It's probably CDI ignition .. or battery powered CDI. If not battery powered there will be a source coil (generates AC voltage for spark) & a pulser coil (tells the CDI unit to release voltage stored in the capacitor) in addition to the normal charging coil (which is actually on the same assembly as the source coil - just different windings). Could be TPI ignition too - that system has no source coil (uses battery power), but still uses a pulser for timing.. IF the coil has one connector & the coil is grounded to frame, it's CDI. If the coil has 2 connectors, it's TPI. The computer, or 'magic box' as I like to call it, switches the ground circuit to collapse the field in the coil with TPI -- with CDI the capacitor sends a large pulse the coil which passes thru the primary side of the coil to ground.
Normally on Jap machines, ignition parts rarely fail unless ridden in hot climates - like Phoenix for example. Lots of charging system problems out there ... but that's a different system altogether. CDI & TPI boxes hardly ever fail. On older machines you might fry a source coil, or have a pulser that quits. Ignition coils rarely fail either. On this thing it's a crap shoot. You could have multiple failures all at once, which is fun to diagnose.

I'd imagine their electronics are not as stout as the Jap ones.

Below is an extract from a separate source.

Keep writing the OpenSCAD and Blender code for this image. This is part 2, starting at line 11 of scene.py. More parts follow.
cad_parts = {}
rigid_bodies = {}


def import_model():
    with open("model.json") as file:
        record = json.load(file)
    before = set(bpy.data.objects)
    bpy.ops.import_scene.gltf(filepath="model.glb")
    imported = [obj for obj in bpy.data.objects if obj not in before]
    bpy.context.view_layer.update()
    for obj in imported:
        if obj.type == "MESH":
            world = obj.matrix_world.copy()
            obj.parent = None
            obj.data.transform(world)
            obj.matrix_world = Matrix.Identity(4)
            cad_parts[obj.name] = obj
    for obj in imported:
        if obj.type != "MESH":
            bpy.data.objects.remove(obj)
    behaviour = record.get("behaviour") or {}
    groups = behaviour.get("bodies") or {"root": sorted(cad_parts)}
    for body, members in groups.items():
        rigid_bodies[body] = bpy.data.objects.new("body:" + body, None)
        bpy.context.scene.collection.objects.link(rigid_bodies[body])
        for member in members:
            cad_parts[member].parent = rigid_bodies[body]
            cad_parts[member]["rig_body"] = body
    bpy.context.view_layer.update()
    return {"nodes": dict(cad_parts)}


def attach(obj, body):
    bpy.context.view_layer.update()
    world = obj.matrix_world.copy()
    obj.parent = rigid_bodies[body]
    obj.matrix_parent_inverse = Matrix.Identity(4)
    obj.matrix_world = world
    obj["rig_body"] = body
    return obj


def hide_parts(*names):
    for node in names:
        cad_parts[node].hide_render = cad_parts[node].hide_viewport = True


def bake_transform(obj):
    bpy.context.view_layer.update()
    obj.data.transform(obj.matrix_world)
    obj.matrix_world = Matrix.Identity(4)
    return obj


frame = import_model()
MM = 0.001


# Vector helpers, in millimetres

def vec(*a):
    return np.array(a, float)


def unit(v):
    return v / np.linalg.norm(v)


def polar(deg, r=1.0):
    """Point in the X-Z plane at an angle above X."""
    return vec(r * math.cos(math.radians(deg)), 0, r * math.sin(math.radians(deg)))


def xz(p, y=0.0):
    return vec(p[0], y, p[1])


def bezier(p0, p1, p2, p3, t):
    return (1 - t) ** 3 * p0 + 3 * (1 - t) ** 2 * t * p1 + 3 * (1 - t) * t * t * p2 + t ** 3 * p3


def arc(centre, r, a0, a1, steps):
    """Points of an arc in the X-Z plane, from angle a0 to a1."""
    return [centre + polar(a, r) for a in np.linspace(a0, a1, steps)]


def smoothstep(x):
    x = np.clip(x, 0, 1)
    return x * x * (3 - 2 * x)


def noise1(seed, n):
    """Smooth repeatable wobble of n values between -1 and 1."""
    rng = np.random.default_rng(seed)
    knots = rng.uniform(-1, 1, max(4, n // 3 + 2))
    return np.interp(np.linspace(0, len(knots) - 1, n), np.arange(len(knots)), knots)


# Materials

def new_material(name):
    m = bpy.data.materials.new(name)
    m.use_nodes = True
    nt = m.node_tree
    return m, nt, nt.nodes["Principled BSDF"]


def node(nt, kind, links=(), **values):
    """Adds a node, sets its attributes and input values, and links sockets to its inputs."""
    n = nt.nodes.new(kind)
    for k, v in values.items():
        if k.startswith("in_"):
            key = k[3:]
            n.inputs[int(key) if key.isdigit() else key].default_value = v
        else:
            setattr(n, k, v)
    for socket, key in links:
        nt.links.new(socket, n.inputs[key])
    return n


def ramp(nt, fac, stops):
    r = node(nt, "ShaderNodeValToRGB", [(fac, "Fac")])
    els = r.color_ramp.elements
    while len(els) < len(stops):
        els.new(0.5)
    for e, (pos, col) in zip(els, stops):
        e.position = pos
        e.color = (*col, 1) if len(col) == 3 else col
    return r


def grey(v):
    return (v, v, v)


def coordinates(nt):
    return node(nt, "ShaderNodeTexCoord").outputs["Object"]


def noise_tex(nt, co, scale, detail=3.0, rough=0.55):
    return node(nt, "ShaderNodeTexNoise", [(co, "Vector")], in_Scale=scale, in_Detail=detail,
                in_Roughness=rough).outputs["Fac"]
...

But anyway, a source coil should put out at least 20 ACV cranking, pulser (or pickup coil - many different names for same part) should put out anywhere from 2 tenths of a volt to 2 ACV. If battery powered ignition (no source coil), battery needs to be fully charged or no spark. Grounds are very important on TPI - test them from the magic box for continuity. Check the kill switches - if CDI, when closed (to kill engine), they ground. If TPI, they open the ground to the box. Fairly certain most off road machines will be CDI though - so if that wire going to the kill switch from the box has continuity to ground, it won't spark.
I hardly ever do ohm checks, except with the ignition coil. 90% of the time the part will be in spec (like a source coil) ... then you check for AC output and you can clearly see it's toast. You can check the primary windings, then secondary windings, wire, and cap. On CDI from the connection to ground is primary, and from connection to the plug cap is secondary. Cap should have a resistor in it as well - sometimes those will fail.
Anyway I'm fallin asleep here so I'll check back tomorrow afternoon at some point to see how you made out.